I enjoy reading Kurt Vonnegut, and if I had it to do over I would read this, his final book, only after I had read all the rest (which I have yet to do). The man has a talent for inserting humor into the most horrific of things, a talent he accounts for early on in this memoir of sorts, but this book ultimately reads like the final disgruntled rant of a disillusioned old man. Which, incidentally, it is, and he openly acknowledges it as such. It is Kurt Vonnegut, and that was the point of most of his work, but the difference here is the saturation of bitterness because it isn't embedded in a well written story.

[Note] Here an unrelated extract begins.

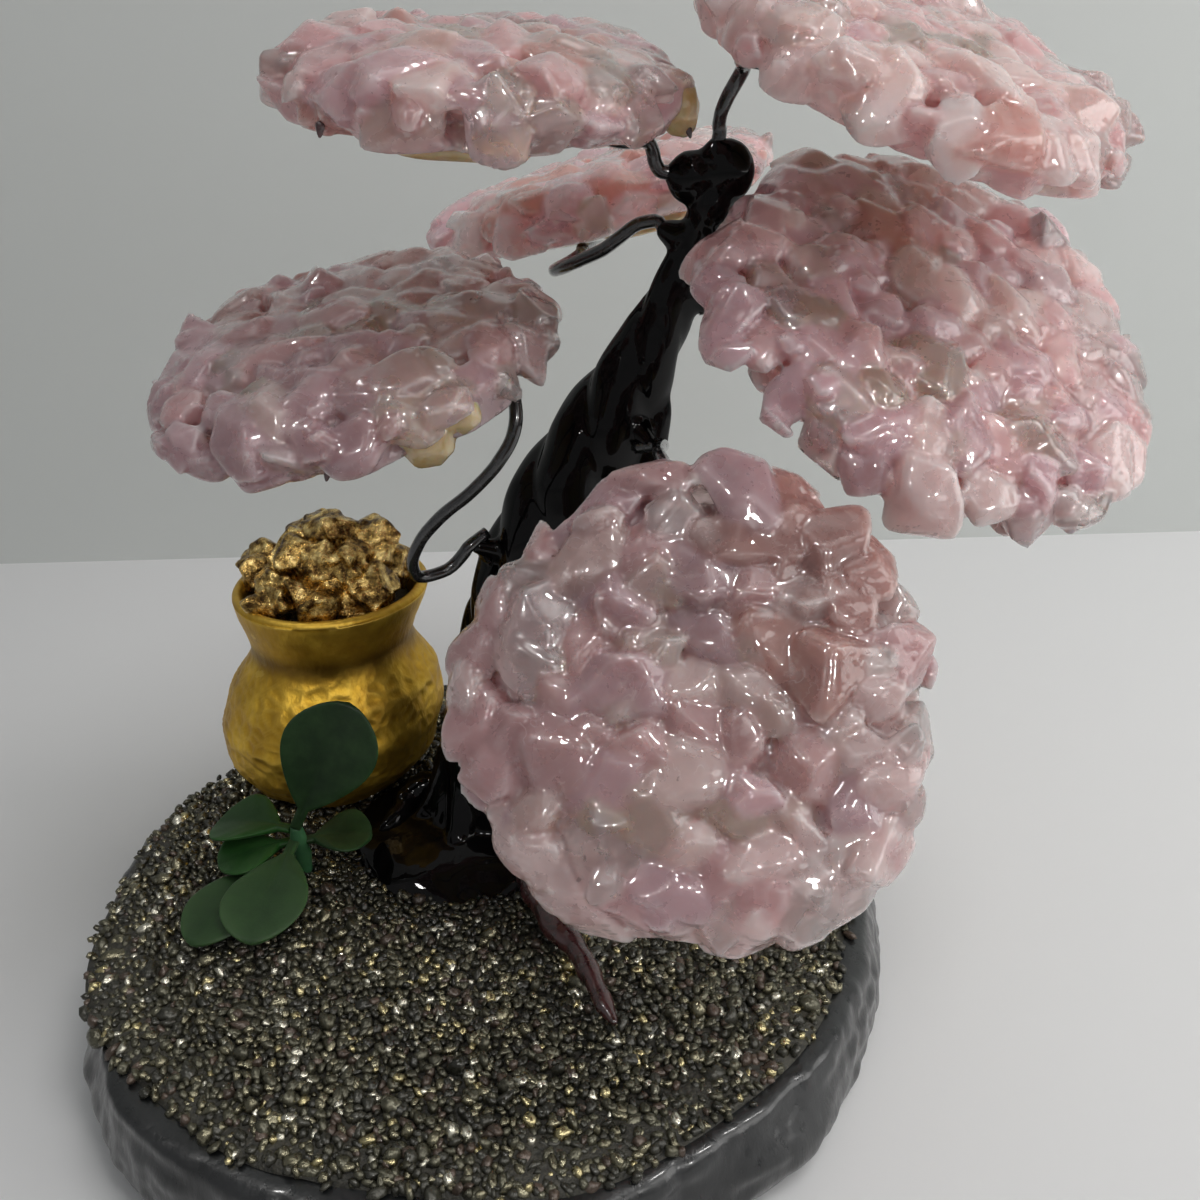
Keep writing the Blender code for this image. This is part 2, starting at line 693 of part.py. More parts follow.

Reading this there were many moments when I found myself laughing outright, others when I was nodding my head vigorously in agreement, and still others when I succumbed to frustration with the constant negativity. He repeats ideas, even phrases, throughout the book and there were times when I wanted to say enough already. It comes across as just bitterness, and that's a wasted emotion in my book. But every time I was about to set the book aside intending to never pick it up again, he would renew my interest with another fabulous observation or statement that got me hooked back in.

For many, especially the true fans, the people who grew up on Vonnegut's acerbic wit, this will be an enjoyable must read. And people who are one-hundred percent in line with his political views will enjoy it even more. I fall into neither of those categories, but I would still give it a three out of five.